Rest, and then a rapid trip on my mighty Cobalt across the top
of the lake to Bottle Bay. It was too crowded and I didn’t really
enjoy it. Back to rest and watch Will Ferrell, shower, and then to
bed. I don’t feel well.
Sunday
WOW, THIS IS A HOT DAY. Phil talked
me into an insanely long bike ride along a bike path paralleling
Highway 2 and then we rode through the leafy west side where Tommy
and I used to rent a home all summer long. We passed a shaded yard
where a mom played with her small daughter. The daughter had
flaming red hair. Her hair and the leaves and the grass and the
swing set were a perfect tableau. The mother seemed so utterly
at ease talking to me about the hair colors in her family. It all
looked so wonderfully safe, I felt I had to take a picture, to try
to capture it. To shroud it in amber.
Far, far from Capitol Hill. Far from Kandahar. Far from
Oslo.
Then a nap and then a ride up to Priest Lake. I stopped in
Priest River at my new favorite store, Mitchell’s, and bought tea.

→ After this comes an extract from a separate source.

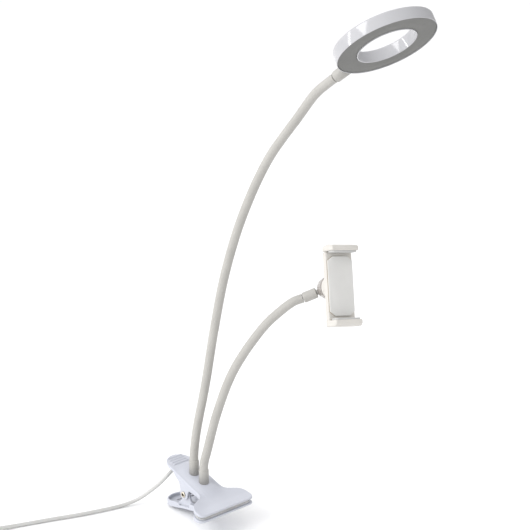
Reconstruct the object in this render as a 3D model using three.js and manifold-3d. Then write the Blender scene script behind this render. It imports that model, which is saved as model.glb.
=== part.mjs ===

That store has ultra-friendly people. So does the Safeway in
Sandpoint. The people are the main attraction here. Why are the
people here so friendly? Why are they so totally, utterly different
from the scared, scary suspicious, cagey people in Beverly Hills?
Why? Why are they so incomparably more friendly than the customers
at the Watergate Safeway? (N.B. The clerks at the Watergate Safeway
are perfect.)
We got up to Hill’s Resort, took the Thompson out on the lake
with the help of my pal and first mate, Tim Farmin, and raced
north. It was incredibly beautiful. Pristine mountains, calm, balmy
water and air, very little wake, and the smell of barbecuing spare
ribs in the distance calling us into port. That Thompson is too
small, though. I think I may need a new boat—a new, used,
bigger boat—to keep at Priest. That’s my fantasy, anyway.
I have a lot of fantasies when I am in North Idaho.